In April 2021, testifying as the founder and chairman of Risk Cooperative, Disparte appeared before the U.S. House Foreign Affairs Subcommittee on Africa, Global Health, and Global Human Rights during a hearing on the structural and economic effects of climate change in Africa. His testimony highlighted the continent's insurance protection gap, global health vulnerabilities, and the national security implications of climate-induced mass migration.

== Parliamentary Evidence (United Kingdom) ==
In March 2026, Disparte provided oral and written evidence to the UK House of Lords Financial Services Regulation Committee during its inquiry into stablecoin framework proposals. His testimony evaluated the policy design, asset reserve parameters, and systemic implications of central bank digital currencies (CBDCs) alongside traditional sterling-denominated banking rails.

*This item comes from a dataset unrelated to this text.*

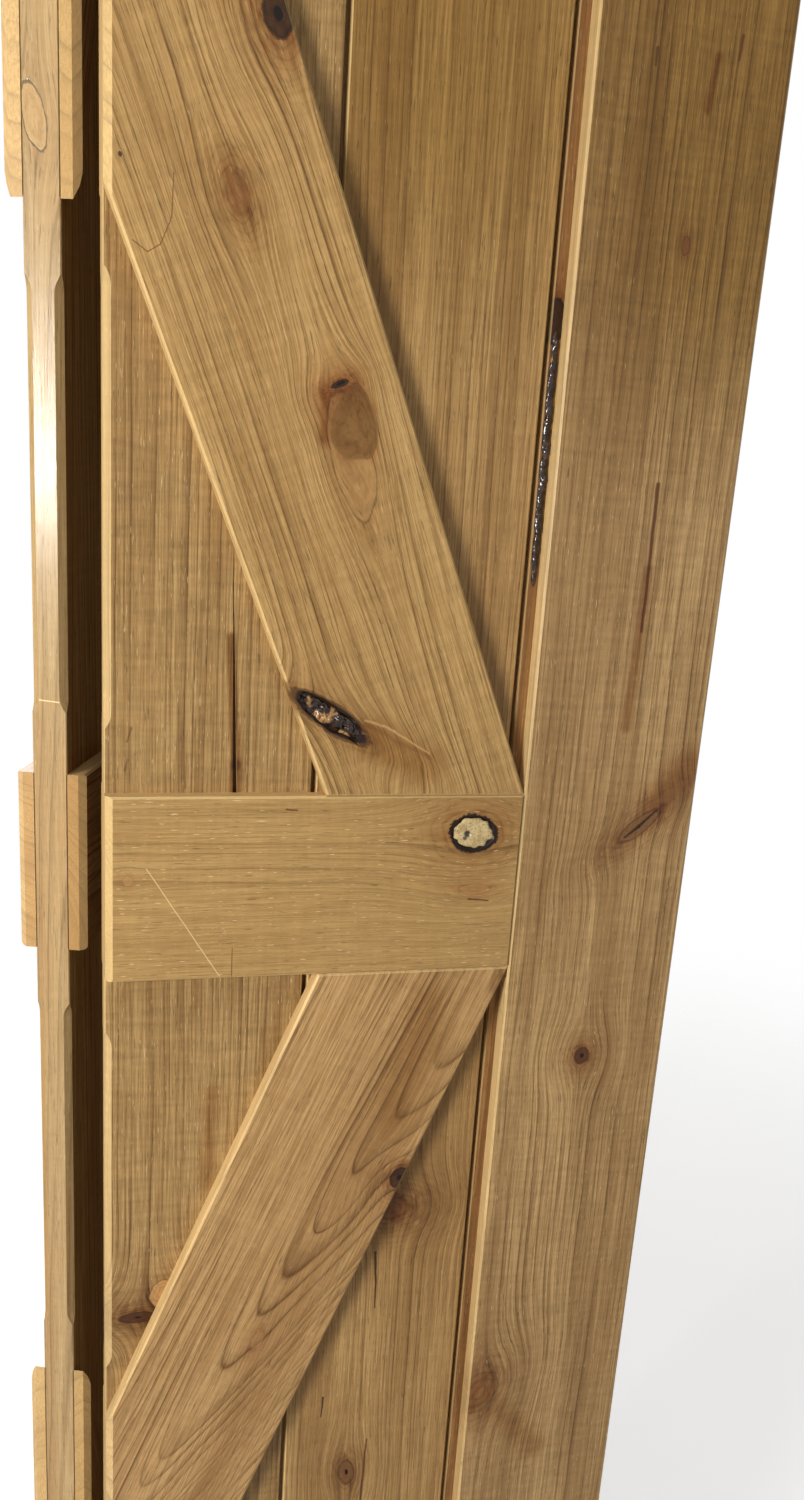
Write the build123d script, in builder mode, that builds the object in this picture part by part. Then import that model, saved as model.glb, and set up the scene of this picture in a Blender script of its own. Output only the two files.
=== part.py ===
from build123d import *
from math import cos, radians, sin, tan
import os

os.makedirs("parts", exist_ok=True)

# A bi-fold barn door: two solid wood leaves joined by two butt hinges and standing half folded.
# Each leaf is a core of three tongued boards with a frame planted on both faces. The braces run from
# the right leaf's stile across the fold to the left leaf's rails, as on one door sawn in two.
# X runs along the right leaf, away from the fold. -Y is the right leaf's front. Z is up from the floor.

# Driving sizes of one leaf, in millimetres
leaf_height = 2133.6
board_cover = 152.4
board_count = 3
core_thickness = 26.0
overlay_thickness = 13.5
stile_width = 142.9
top_rail_width = 142.9
mid_rail_width = 139.7
bottom_rail_width = 142.9
mid_rail_height = leaf_height / 2
brace_width = 142.9
brace_angle = 67.7

# Tongue and groove between the boards, with an open gap on both faces
board_gap = 4.0
tongue_thickness = 8.0
tongue_reach = 7.0
groove_clearance = 0.3
board_easing = 0.8

# A drying split in the right leaf's fold board, open from the mid rail upwards
split_foot = 94.0
split_tip = 88.0
split_height = 180.0
split_width = 3.4
split_depth = 6.0

# Edge work: a wide chamfer along the fold, a fine arris everywhere else
fold_chamfer = 5.2
arris = 1.6
chamfer_stop = 58.0
router_radius = 13.0

# Fold and hinges
fold_angle = 71.3
leaf_gap = 3.0
hinge_length = 89.0
hinge_margin = 36.0
plate_thickness = 2.4
plate_reach = 32.0
mortise_clearance = 0.2
screw_rows = 3
screw_row_inset = 14.0
screw_stagger = 5.0
screw_hole_radius = 2.4
countersink_radius = 4.2
countersink_angle = 82.0
barrel_radius = 7.0
barrel_stand_off = 10.5
knuckle_count = 5
knuckle_gap = 0.4
pin_radius = 3.0
pin_clearance = 0.05
pin_head_radius = 5.0
pin_head_height = 4.0

# Worked out from the driving sizes
leaf_width = board_cover * board_count
leaf_thickness = core_thickness + 2 * overlay_thickness
clear_width = leaf_width - stile_width
mid_rail_bottom = mid_rail_height - mid_rail_width / 2
mid_rail_top = mid_rail_height + mid_rail_width / 2
top_rail_bottom = leaf_height - top_rail_width
knuckle_pitch = hinge_length / knuckle_count


def turned(x, y):
    """A point of the right leaf, from the pin's axis, moved to its twin on the left leaf."""
    turn = radians(fold_angle)
    return x * cos(turn) + y * sin(turn), x * sin(turn) - y * cos(turn)


# Plan corners of the right leaf measured from the pin's axis, then both leaves' outer limits
near_x, far_x = leaf_gap / 2, leaf_gap / 2 + leaf_width
front_y, back_y = -barrel_stand_off - leaf_thickness, -barrel_stand_off
right_corners = [
    (near_x + fold_chamfer, front_y), (near_x, front_y + fold_chamfer),
    (near_x, back_y - fold_chamfer), (near_x + fold_chamfer, back_y),
    (far_x, front_y + arris), (far_x - arris, front_y),
    (far_x, back_y - arris), (far_x - arris, back_y),
]
all_corners = right_corners + [turned(x, y) for x, y in right_corners]
centre_x = (min(x for x, y in all_corners) + max(x for x, y in all_corners)) / 2
centre_y = (min(y for x, y in all_corners) + max(y for x, y in all_corners)) / 2

# The pin's axis, and the right leaf's planes, in the part's own frame
axis_x, axis_y = -centre_x, -centre_y
fold_x = axis_x + near_x
face_y = axis_y + front_y
front_face = Plane(origin=(fold_x, face_y, 0), x_dir=(1, 0, 0), z_dir=(0, -1, 0))
core_face = front_face.offset(-overlay_thickness)
core_back = core_face.offset(-core_thickness)
back_face = core_back.offset(-overlay_thickness)
half_turn = radians(fold_angle / 2)
fold_plane = Plane(
    origin=(axis_x, axis_y, 0),
    x_dir=(cos(half_turn), sin(half_turn), 0),
    z_dir=(-sin(half_turn), cos(half_turn), 0),
)

finished = []


def keep(part, name):
    """Label a finished piece and write it out."""
    part.label = name
    finished.append(part)
    export_step(part, f"parts/{name}.step")


def keep_left(part, name):
    """Keep the left leaf's piece, drawn on the right leaf and mirrored about the fold."""
    with BuildPart() as twin:
        mirror(part, about=fold_plane)
    keep(twin.part, f"left_{name}")


def cut_back(corners, u_limit=None, z_limit=None, side=1):
    """Corners of an outline trimmed at one line, keeping what lies on the given side of it."""
    kept = []
    for index, end in enumerate(corners):
        start = corners[index - 1]
        over = [
            side * (point[0] - u_limit if z_limit is None else point[1] - z_limit) for point in (start, end)
        ]
        if over[0] * over[1] < 0:
            share = over[0] / (over[0] - over[1])
            kept.append(tuple(a + share * (b - a) for a, b in zip(start, end)))
        if over[1] >= 0:
            kept.append(end)
    return kept


# A brace stands in the corner of mid rail and right stile, crosses the fold and ends at a rail on the left
def brace_outlines(rail_edge, end_rail_edge):
    """A brace's corners on the right and on the left leaf, each as (u, z) from the fold."""
    up = 1 if end_rail_edge > rail_edge else -1
    slope = tan(radians(brace_angle))
    foot = brace_width / sin(radians(brace_angle))
    run = 2 * clear_width
    strip = [
        (clear_width - foot, rail_edge),
        (clear_width, rail_edge),
        (clear_width - run, rail_edge + up * slope * run),
        (clear_width - foot - run, rail_edge + up * slope * run),
    ]
    strip = cut_back(strip, z_limit=end_rail_edge, side=-up)
    crossed = cut_back(cut_back(strip, u_limit=0, side=-1), u_limit=-clear_width)
    return cut_back(strip, u_limit=0), [(-u, z) for u, z in crossed]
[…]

== Summary of Legislative Appearances ==

| Date | Body / Committee | Topic | Record / Document Link |
| April 27, 2021 | U.S. House Foreign Affairs Subcommittee | Climate Change in Africa | Written Testimony |
| December 14, 2021 | U.S. Senate Banking Committee | Stablecoins & Digital Assets | C-SPAN Video / Transcript |
| April 19, 2023 | U.S. House Financial Services Subcommittee | Stablecoin Legislation | Committee Record |
| March 18, 2026 | UK House of Lords Financial Services Committee | Central Bank Digital Currencies & Stablecoins | Oral Evidence |

== Publishing History ==
Climate Change: The Insights You Need from Harvard Business Review, foreword by Dante Disparte, September 22, 2020

"If You Think Fighting Climate Change Will Be Expensive, Calculate the Cost of Letting It Happen", by Dante Disparte, June 12, 2017, Harvard Business Review

"The Best Cybersecurity Investment You Can Make Is Better Training", by Dante Disparte and Chris Furlow, May 16, 2017, Harvard Business Review

Global Risk Agility and Decision Making: Organizational Resilience in the Era of Man-Made Risk, by Dante Disparte and Daniel Wagner, September 20, 2016.

== Personal life ==
Disparte and his wife Amal Disparte graduated together from Goucher College in 2000, and live in Washington, DC. Amal founded the GrandEd Foundation, which gives public school teachers in DC "rapid microgrants."